- **Work to be completed**
Give all of the lines again, with nothing added or dropped.

-- BEGIN --

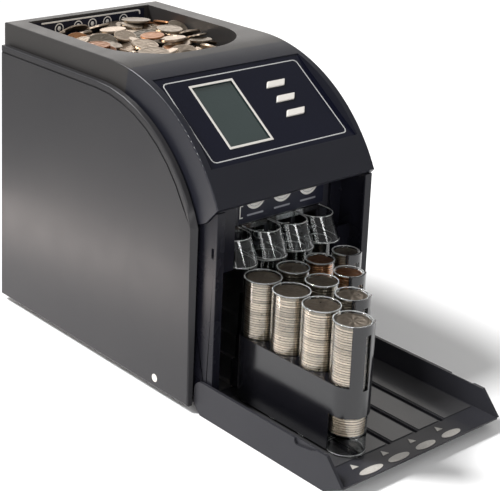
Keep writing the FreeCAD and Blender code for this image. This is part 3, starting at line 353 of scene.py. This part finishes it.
def lathe(profile, sides):
    """Rings and faces of a closed turned solid. The profile runs from one pole to the other."""
    angle = np.linspace(0, 2 * math.pi, sides, endpoint=False)
    points = [(0.0, 0.0, profile[0][1])]
    for radius, height in profile[1:-1]:
        points += [(radius * math.cos(a), radius * math.sin(a), height) for a in angle]
    points.append((0.0, 0.0, profile[-1][1]))
    faces = [[0, 1 + k, 1 + (k + 1) % sides] for k in range(sides)]
    for level in range(len(profile) - 3):
        start = 1 + level * sides
        faces += [[start + k, start + sides + k, start + sides + (k + 1) % sides, start + (k + 1) % sides]
                  for k in range(sides)]
    last, end = 1 + (len(profile) - 3) * sides, len(points) - 1
    faces += [[last + (k + 1) % sides, last + k, end] for k in range(sides)]
    return np.array(points), faces


COIN_SIDES = 44
STACK_SIDES = 40
# Height of the petals on a coin's faces, in millimetres, and where they lie, as shares of its radius.
PETAL_HIGH = 0.09
PETAL_FROM, PETAL_TO = 0.2, 0.7
# Tones of stacked coins, where 1 is clean and bright. Coins of like tone follow each other.
FIRST_BATCH = (0.7, 1.0)
NEXT_BATCH = (0.45, 1.0)
NEXT_BATCH_CHANCE = 0.4
TONE_SPREAD = 0.12
TONE_LIMITS = (0.2, 1.0)
# How far stacked coins lie out of line, in millimetres.
USUAL_SLIP = 0.13
MOST_SLIP = 0.3
# Coins: radius and thickness in millimetres, petals of the plain relief, copper or not.
COINS = {
    "quarter": (12.13, 1.75, 8, 0),
    "nickel": (10.61, 1.95, 6, 0),
    "penny": (9.53, 1.52, 5, 1),
    "dime": (8.96, 1.35, 7, 0),
}


def coin_shape(kind):
    """One coin lying flat about its middle, with raised rims and a plain petal relief."""
    radius, thick, petals, _ = COINS[kind]
    half = thick / 2
    # Share of the radius, and depth below the rim in millimetres.
    face = [(0.0, 0.10), (0.16, 0.04), (0.30, 0.03), (0.44, 0.12), (0.56, 0.05), (0.66, 0.14), (0.80, 0.15),
            (0.86, 0.0), (0.955, 0.0), (1.0, 0.22)]
    profile = [(share * radius, half - depth) for share, depth in face]
    profile += [(r, -h) for r, h in reversed(profile)]
    points, faces = lathe(profile, COIN_SIDES)
    distance = np.hypot(points[:, 0], points[:, 1]) / radius
    angle = np.arctan2(points[:, 1], points[:, 0])
    in_petals = (distance > PETAL_FROM) & (distance < PETAL_TO)
    relief = np.where(in_petals, PETAL_HIGH * np.cos(petals * angle), 0.0)
    points[:, 2] += relief * np.sign(points[:, 2])
    return points * MM, faces


def stack_shape(kind):
    """A coin as it shows in a stack: its edge and rims."""
    radius, thick, _, _ = COINS[kind]
    half = thick / 2
    profile = [(0.0, half - 0.12), (0.84 * radius, half - 0.12), (0.88 * radius, half - 0.01),
               (radius - 0.40, half - 0.01), (radius - 0.10, half - 0.16), (radius, half - 0.36)]
    profile += [(r, -h) for r, h in reversed(profile)]
    points, faces = lathe(profile, STACK_SIDES)
    return points * MM, faces


def painted_coin_shade(kind, points):
    """How bright each point of a stacked coin is: full tone on the edge, and painted shade at the joints,
    rims and faces.
    """
    radius, thick, _, _ = COINS[kind]
    out = np.hypot(points[:, 0], points[:, 1]) / (radius * MM)
    level = np.abs(points[:, 2]) / (thick * MM / 2)
    # Shares of the radius where the rim and the edge begin, and of half the thickness for the joint.
    rim_from, edge_from, joint_from = 0.93, 0.985, 0.62
    # Painted shade: the joints, rims and faces are darker than the edge, which keeps the coin's full tone.
    full_tone, painted_joint_shade, rim, face = 1.0, 0.25, 0.15, 0.40
    on_edge = np.where(level < joint_from, full_tone, painted_joint_shade)
    on_face = np.where(out > rim_from, rim, face)
    return np.where(out > edge_from, on_edge, on_face)


def coin_stacks():
    """Each solid stack becomes separate coins, a little out of line with each other."""
    flat = {kind: stack_shape(kind) for kind in COINS}
    topmost = {kind: coin_shape(kind) for kind in COINS}
    for name in sorted(NODES):
        if not name.startswith("coins_"):
            continue
        kind = name.split("_")[1]
        _, thick, _, copper = COINS[kind]
        mesh = Mesh()
        for center, low, high in islands(NODES[name]):
            count = max(1, round((high - low) / (thick * MM)))
            step = (high - low) / count
            batch = RANDOM.uniform(*FIRST_BATCH)
            for number in range(count):
                if RANDOM.random() < NEXT_BATCH_CHANCE:
                    batch = RANDOM.uniform(*NEXT_BATCH)
                tone = float(np.clip(batch + RANDOM.normal(0, TONE_SPREAD), *TONE_LIMITS))
                points, faces = topmost[kind] if number == count - 1 else flat[kind]
                turn = Matrix.Rotation(RANDOM.uniform(0, FULL_TURN), 3, "Z")
                slip = RANDOM.normal(0, USUAL_SLIP, 2).clip(-MOST_SLIP, MOST_SLIP) * MM
                place = np.array([center[0] + slip[0], center[1] + slip[1], low + (number + 0.5) * step])
                # Painted shade on each coin's joints, rims and faces, times the coin's own tone.
                light = painted_coin_shade(kind, points)
                mesh.add(points @ np.array(turn).T + place, faces, 0, light * tone)
        material = LOOKS["coin_copper" if copper else "coin_nickel"]
        piece = mesh.finish("stack_" + name, NODES[name]["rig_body"], [material])
        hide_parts(name)


def islands(node):
    """Middle, lowest and highest point of each separate upright stack in a node."""
    points = np.array([vertex.co for vertex in node.data.vertices])
    least_gap = 0.003
    own_share = 1.05
    ordered = np.sort(points[:, 1])
    starts = [ordered[0]]
    for first, second in zip(ordered, ordered[1:]):
        if second - first > least_gap:
            starts.append(second)
    left, right = points[:, 0].min(), points[:, 0].max()
    radius = (right - left) / 2
    result = []
    for start in starts:
        middle = start + radius
        heights = points[np.abs(points[:, 1] - middle) < radius * own_share][:, 2]
        center = (float((right + left) / 2), float(middle))
        result.append((center, float(heights.min()), float(heights.max())))
    return result


# ------------------------------------------------------------------ the heap

HEAP_TRIES = 1500
HEAP_MOST = 420
# How often each kind falls, in the order of COINS.
HEAP_SHARES = (0.48, 0.27, 0.07, 0.18)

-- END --

- **Output of the task**
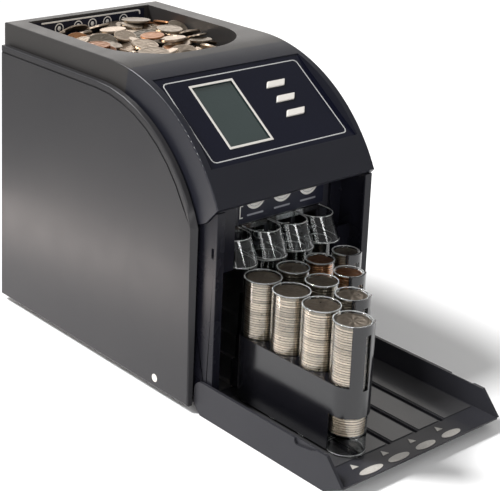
Keep writing the FreeCAD and Blender code for this image. This is part 3, starting at line 353 of scene.py. This part finishes it.
def lathe(profile, sides):
    """Rings and faces of a closed turned solid. The profile runs from one pole to the other."""
    angle = np.linspace(0, 2 * math.pi, sides, endpoint=False)
    points = [(0.0, 0.0, profile[0][1])]
    for radius, height in profile[1:-1]:
        points += [(radius * math.cos(a), radius * math.sin(a), height) for a in angle]
    points.append((0.0, 0.0, profile[-1][1]))
    faces = [[0, 1 + k, 1 + (k + 1) % sides] for k in range(sides)]
    for level in range(len(profile) - 3):
        start = 1 + level * sides
        faces += [[start + k, start + sides + k, start + sides + (k + 1) % sides, start + (k + 1) % sides]
                  for k in range(sides)]
    last, end = 1 + (len(profile) - 3) * sides, len(points) - 1
    faces += [[last + (k + 1) % sides, last + k, end] for k in range(sides)]
    return np.array(points), faces


COIN_SIDES = 44
STACK_SIDES = 40
# Height of the petals on a coin's faces, in millimetres, and where they lie, as shares of its radius.
PETAL_HIGH = 0.09
PETAL_FROM, PETAL_TO = 0.2, 0.7
# Tones of stacked coins, where 1 is clean and bright. Coins of like tone follow each other.
FIRST_BATCH = (0.7, 1.0)
NEXT_BATCH = (0.45, 1.0)
NEXT_BATCH_CHANCE = 0.4
TONE_SPREAD = 0.12
TONE_LIMITS = (0.2, 1.0)
# How far stacked coins lie out of line, in millimetres.
USUAL_SLIP = 0.13
MOST_SLIP = 0.3
# Coins: radius and thickness in millimetres, petals of the plain relief, copper or not.
COINS = {
    "quarter": (12.13, 1.75, 8, 0),
    "nickel": (10.61, 1.95, 6, 0),
    "penny": (9.53, 1.52, 5, 1),
    "dime": (8.96, 1.35, 7, 0),
}


def coin_shape(kind):
    """One coin lying flat about its middle, with raised rims and a plain petal relief."""
    radius, thick, petals, _ = COINS[kind]
    half = thick / 2
    # Share of the radius, and depth below the rim in millimetres.
    face = [(0.0, 0.10), (0.16, 0.04), (0.30, 0.03), (0.44, 0.12), (0.56, 0.05), (0.66, 0.14), (0.80, 0.15),
            (0.86, 0.0), (0.955, 0.0), (1.0, 0.22)]
    profile = [(share * radius, half - depth) for share, depth in face]
    profile += [(r, -h) for r, h in reversed(profile)]
    points, faces = lathe(profile, COIN_SIDES)
    distance = np.hypot(points[:, 0], points[:, 1]) / radius
    angle = np.arctan2(points[:, 1], points[:, 0])
    in_petals = (distance > PETAL_FROM) & (distance < PETAL_TO)
    relief = np.where(in_petals, PETAL_HIGH * np.cos(petals * angle), 0.0)
    points[:, 2] += relief * np.sign(points[:, 2])
    return points * MM, faces


def stack_shape(kind):
    """A coin as it shows in a stack: its edge and rims."""
    radius, thick, _, _ = COINS[kind]
    half = thick / 2
    profile = [(0.0, half - 0.12), (0.84 * radius, half - 0.12), (0.88 * radius, half - 0.01),
               (radius - 0.40, half - 0.01), (radius - 0.10, half - 0.16), (radius, half - 0.36)]
    profile += [(r, -h) for r, h in reversed(profile)]
    points, faces = lathe(profile, STACK_SIDES)
    return points * MM, faces


def painted_coin_shade(kind, points):
    """How bright each point of a stacked coin is: full tone on the edge, and painted shade at the joints,
    rims and faces.
    """
    radius, thick, _, _ = COINS[kind]
    out = np.hypot(points[:, 0], points[:, 1]) / (radius * MM)
    level = np.abs(points[:, 2]) / (thick * MM / 2)
    # Shares of the radius where the rim and the edge begin, and of half the thickness for the joint.
    rim_from, edge_from, joint_from = 0.93, 0.985, 0.62
    # Painted shade: the joints, rims and faces are darker than the edge, which keeps the coin's full tone.
    full_tone, painted_joint_shade, rim, face = 1.0, 0.25, 0.15, 0.40
    on_edge = np.where(level < joint_from, full_tone, painted_joint_shade)
    on_face = np.where(out > rim_from, rim, face)
    return np.where(out > edge_from, on_edge, on_face)


def coin_stacks():
    """Each solid stack becomes separate coins, a little out of line with each other."""
    flat = {kind: stack_shape(kind) for kind in COINS}
    topmost = {kind: coin_shape(kind) for kind in COINS}
    for name in sorted(NODES):
        if not name.startswith("coins_"):
            continue
        kind = name.split("_")[1]
        _, thick, _, copper = COINS[kind]
        mesh = Mesh()
        for center, low, high in islands(NODES[name]):
            count = max(1, round((high - low) / (thick * MM)))
            step = (high - low) / count
            batch = RANDOM.uniform(*FIRST_BATCH)
            for number in range(count):
                if RANDOM.random() < NEXT_BATCH_CHANCE:
                    batch = RANDOM.uniform(*NEXT_BATCH)
                tone = float(np.clip(batch + RANDOM.normal(0, TONE_SPREAD), *TONE_LIMITS))
                points, faces = topmost[kind] if number == count - 1 else flat[kind]
                turn = Matrix.Rotation(RANDOM.uniform(0, FULL_TURN), 3, "Z")
                slip = RANDOM.normal(0, USUAL_SLIP, 2).clip(-MOST_SLIP, MOST_SLIP) * MM
                place = np.array([center[0] + slip[0], center[1] + slip[1], low + (number + 0.5) * step])
                # Painted shade on each coin's joints, rims and faces, times the coin's own tone.
                light = painted_coin_shade(kind, points)
                mesh.add(points @ np.array(turn).T + place, faces, 0, light * tone)
        material = LOOKS["coin_copper" if copper else "coin_nickel"]
        piece = mesh.finish("stack_" + name, NODES[name]["rig_body"], [material])
        hide_parts(name)


def islands(node):
    """Middle, lowest and highest point of each separate upright stack in a node."""
    points = np.array([vertex.co for vertex in node.data.vertices])
    least_gap = 0.003
    own_share = 1.05
    ordered = np.sort(points[:, 1])
    starts = [ordered[0]]
    for first, second in zip(ordered, ordered[1:]):
        if second - first > least_gap:
            starts.append(second)
    left, right = points[:, 0].min(), points[:, 0].max()
    radius = (right - left) / 2
    result = []
    for start in starts:
        middle = start + radius
        heights = points[np.abs(points[:, 1] - middle) < radius * own_share][:, 2]
        center = (float((right + left) / 2), float(middle))
        result.append((center, float(heights.min()), float(heights.max())))
    return result


# ------------------------------------------------------------------ the heap

HEAP_TRIES = 1500
HEAP_MOST = 420
# How often each kind falls, in the order of COINS.
HEAP_SHARES = (0.48, 0.27, 0.07, 0.18)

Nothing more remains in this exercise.